26. Kauai Blue Room Cave

The only thing more impressive than the color of the water in this picture is the color of the stone that surrounds it. The walls of this cave are a mish-mash of warm colors linked together by tiny threads of white stone. It looks like a bursting flame resting on top of a deep, blue body of water that lies at the foot of a soft sandy beach. The rightmost and leftmost portions of this cave slink back into the darkness, falling back into unknown depths and paths, the water stretching on back into the earth endlessly.

27. Marble caves

This is an absolutely breathtaking image that looks much more like something out of the imagination of a skilled painter rather than a natural creation made by the Earth. The marble rock of this cave is shiny and luminescent, reflecting the water’s shining reflection of the rock itself, creating a wonderful and confusing interplay of light and reflection.
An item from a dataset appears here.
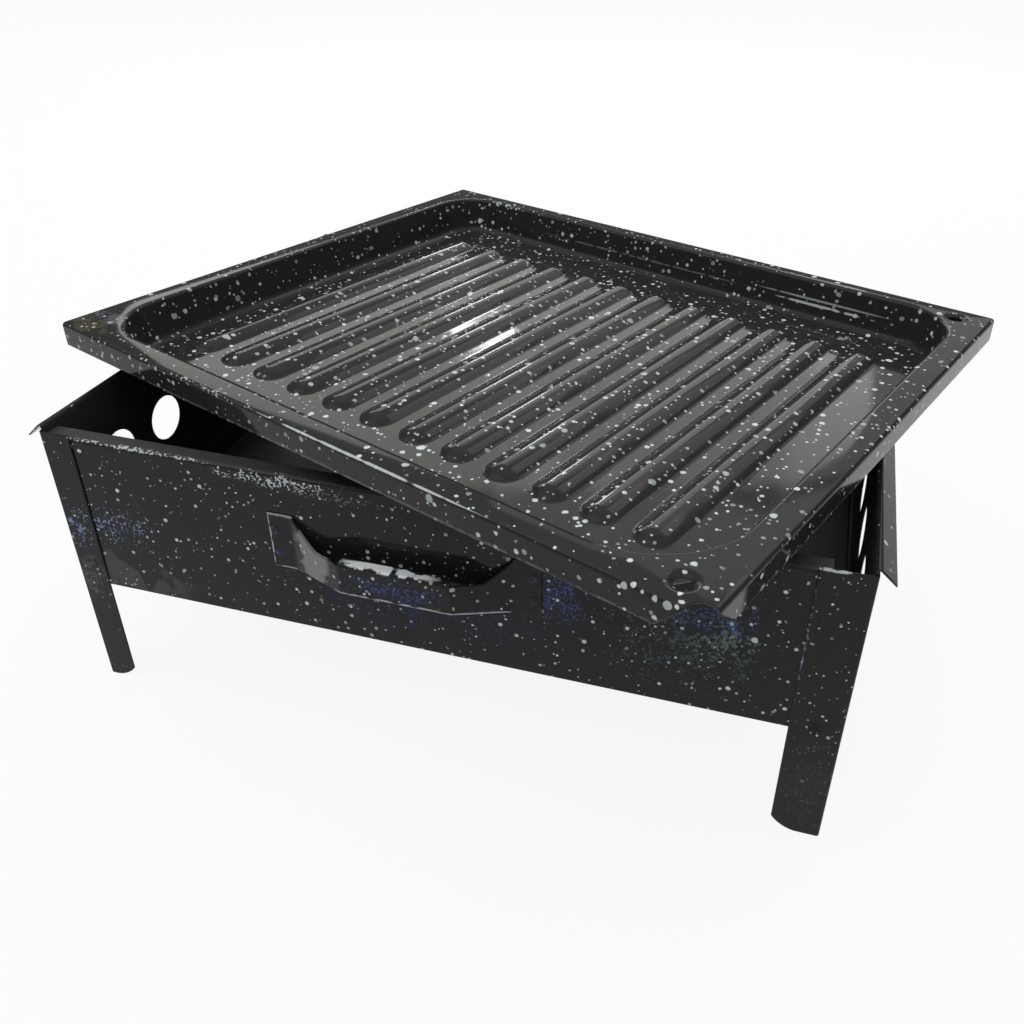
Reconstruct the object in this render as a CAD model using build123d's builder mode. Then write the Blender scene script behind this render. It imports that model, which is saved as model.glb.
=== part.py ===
from build123d import *
import math
import os

os.makedirs("parts", exist_ok=True)

# Tabletop brazier grill in enamelled sheet steel.
# An open firebox stands on four corner legs, and a loose ribbed griddle tray lies askew on top of it.
# Millimetres, Z up, floor at Z 0, the front wall with its handle faces -Y.
# The origin is under the middle of the whole outline, so the firebox stands a little to one side of it.

# Sheet
sheet = 1.0
weld_radius = 2.6
weld_depth = 0.25
weld_pitch = 34.0

# Firebox
box_length = 400.0
box_depth = 306.0
box_top = 163.0
long_wall_drop = 5.0
wall_bottom = 67.5
box_x = -12.0
box_y = 2.9
lip_length = 10.0
lip_angle = 42.0
top_flange = 9.5
flange_bend = 2.0
flange_gap = 16.0

# Air holes in the two end walls
hole_radius = 13.0
hole_pitch = 42.0
hole_count = 6
hole_height = 120.5

# Corner legs
leg_long = 24.0
leg_short = 17.0
leg_side = 15.0
leg_corner = 1.2
foot_length = 12.0
foot_height = 7.5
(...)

The blue of the water melts into the gorgeous gray of the cave’s rock, creating together a whole world of color and feelings. This is a real work of art, all created from time and earth.

28. Grjotagja

This is a playful image, with rising and falling rocks and water levels. The play between the stone and the water is delightful to watch, and it fills viewers of the image with a strange kind of energy. Surely that’s helped along by the light present in the image, saturating every pixel, making all the details of the cave and the water pop and stand out, the colors shining, the shadows deepening. The strange angle of the photograph only further the momentum of the actual subjects of the image. This is a wonderful shot of an incredible natural landscape.

29. Cave Swimming pool

The rocks in this cave are incredibly layered. Some manage to be the typical chunky rocks of regular cave walls, but others look like flat sheets of stone that have been stacked on top of each other. An unseen opening at the top of the cave lets in plenty of light that really brings to light everything in the cave. That everything includes an expansive body of water that is dark and unnatural looking blue color, and that also reflects the cave back to itself, creating a strange extra layer of stone and light.